Required work: Write out the whole of the material exactly.
--- BEGIN ---
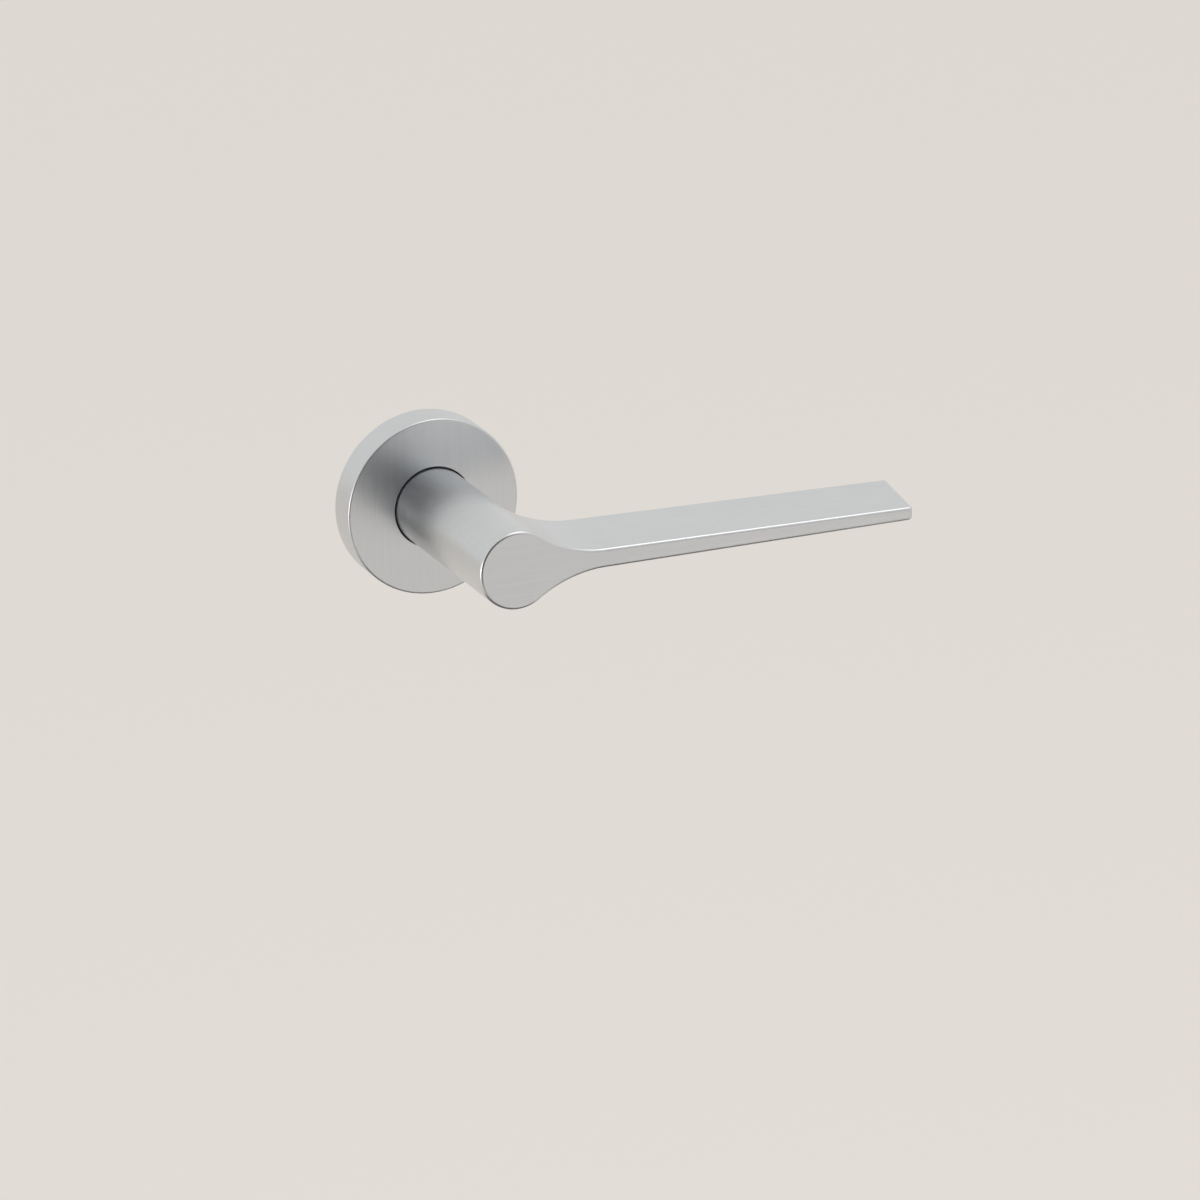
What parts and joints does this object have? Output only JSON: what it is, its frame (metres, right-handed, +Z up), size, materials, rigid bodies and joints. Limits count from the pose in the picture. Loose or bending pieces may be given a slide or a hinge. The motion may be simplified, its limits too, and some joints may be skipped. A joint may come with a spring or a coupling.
{
  "type": "door lever handle",
  "caption": "Straight flat-grip door lever on a plain round sprung rose, with a square half spindle, a keyed return-spring drive and a slide-off rose cover.",
  "frame": {"origin": "centre of the rose on the door's face, on the lever's turning axis", "axes": "+Y into the door along the spindle, -Y towards the user, +X along the lever at rest, +Z up"},
  "size_m": [0.1452, 0.0987, 0.05],
  "materials": {
    "satin_chrome": "satin chrome with fine brushing",
    "phosphated_steel": "black phosphate, dull",
    "zinc_plated_steel": "bright zinc plate",
    "spring_steel": "drawn spring steel, oiled",
    "black_nylon": "moulded glass-filled nylon, fine grain",
    "white_acetal": "moulded acetal, smooth",
    "black_rubber": "moulded rubber, matt",
    "brass": "turned brass"
  },
  "bodies": {
    "rose": {"rose_base": "black_nylon", "bearing_bush": "white_acetal", "return_spring": "spring_steel", "cover_snap_ring": "spring_steel", "rest_stop_buffer": "black_rubber", "travel_stop_buffer": "black_rubber", "threaded_insert_right": "brass", "threaded_insert_left": "brass", "wood_screw_upper": "zinc_plated_steel", "wood_screw_lower": "zinc_plated_steel"},
    "handle": {"lever": "satin_chrome", "grub_screw": "phosphated_steel", "drive_plate": "phosphated_steel", "thrust_washer": "zinc_plated_steel", "wave_washer": "spring_steel", "circlip": "phosphated_steel", "spindle": "zinc_plated_steel", "spindle_spring": "spring_steel"},
    "cover": {"rose_cover": "satin_chrome", "neck_guide_ring": "black_nylon"}
  },
  "joints": [
    {"name": "lever_turn", "type": "hinge", "parent": "rose", "child": "handle", "pos_m": [0, 0, 0], "axis": [0, 1, 0], "range_deg": [0, 45], "stiffness_Nm_per_rad": 0.8, "springref_deg": -45.84, "deforming": ["return_spring"]},
    {"name": "cover_slide", "type": "slide", "parent": "rose", "child": "cover", "axis": [0, -1, 0], "range_m": [0, 0.03]}
  ]
}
--- END ---
Finished answer:
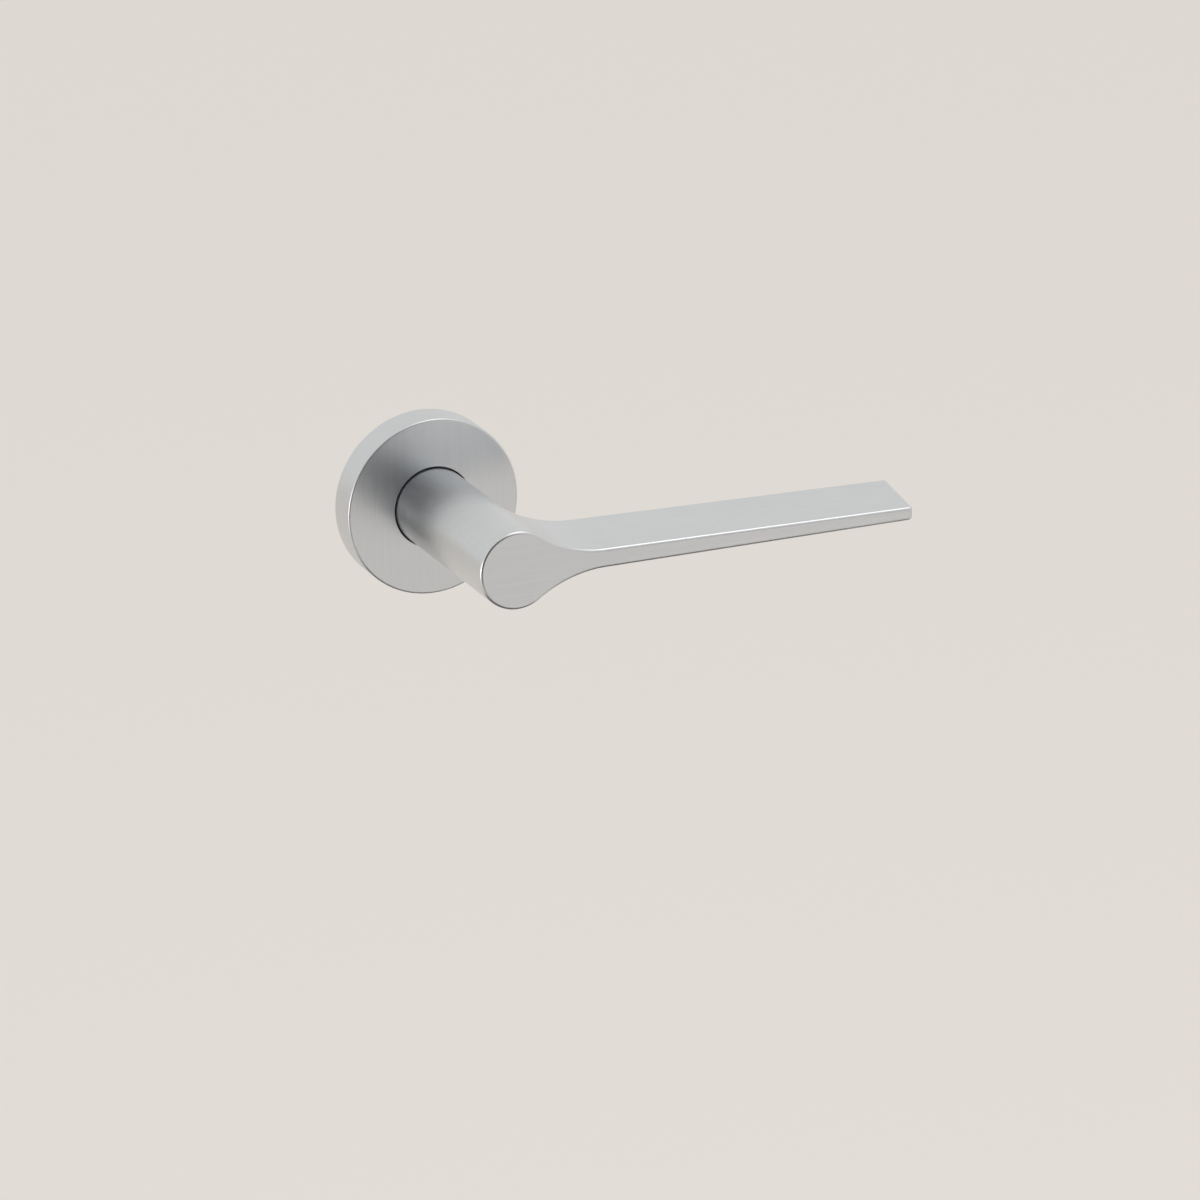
What parts and joints does this object have? Output only JSON: what it is, its frame (metres, right-handed, +Z up), size, materials, rigid bodies and joints. Limits count from the pose in the picture. Loose or bending pieces may be given a slide or a hinge. The motion may be simplified, its limits too, and some joints may be skipped. A joint may come with a spring or a coupling.
{
  "type": "door lever handle",
  "caption": "Straight flat-grip door lever on a plain round sprung rose, with a square half spindle, a keyed return-spring drive and a slide-off rose cover.",
  "frame": {"origin": "centre of the rose on the door's face, on the lever's turning axis", "axes": "+Y into the door along the spindle, -Y towards the user, +X along the lever at rest, +Z up"},
  "size_m": [0.1452, 0.0987, 0.05],
  "materials": {
    "satin_chrome": "satin chrome with fine brushing",
    "phosphated_steel": "black phosphate, dull",
    "zinc_plated_steel": "bright zinc plate",
    "spring_steel": "drawn spring steel, oiled",
    "black_nylon": "moulded glass-filled nylon, fine grain",
    "white_acetal": "moulded acetal, smooth",
    "black_rubber": "moulded rubber, matt",
    "brass": "turned brass"
  },
  "bodies": {
    "rose": {"rose_base": "black_nylon", "bearing_bush": "white_acetal", "return_spring": "spring_steel", "cover_snap_ring": "spring_steel", "rest_stop_buffer": "black_rubber", "travel_stop_buffer": "black_rubber", "threaded_insert_right": "brass", "threaded_insert_left": "brass", "wood_screw_upper": "zinc_plated_steel", "wood_screw_lower": "zinc_plated_steel"},
    "handle": {"lever": "satin_chrome", "grub_screw": "phosphated_steel", "drive_plate": "phosphated_steel", "thrust_washer": "zinc_plated_steel", "wave_washer": "spring_steel", "circlip": "phosphated_steel", "spindle": "zinc_plated_steel", "spindle_spring": "spring_steel"},
    "cover": {"rose_cover": "satin_chrome", "neck_guide_ring": "black_nylon"}
  },
  "joints": [
    {"name": "lever_turn", "type": "hinge", "parent": "rose", "child": "handle", "pos_m": [0, 0, 0], "axis": [0, 1, 0], "range_deg": [0, 45], "stiffness_Nm_per_rad": 0.8, "springref_deg": -45.84, "deforming": ["return_spring"]},
    {"name": "cover_slide", "type": "slide", "parent": "rose", "child": "cover", "axis": [0, -1, 0], "range_m": [0, 0.03]}
  ]
}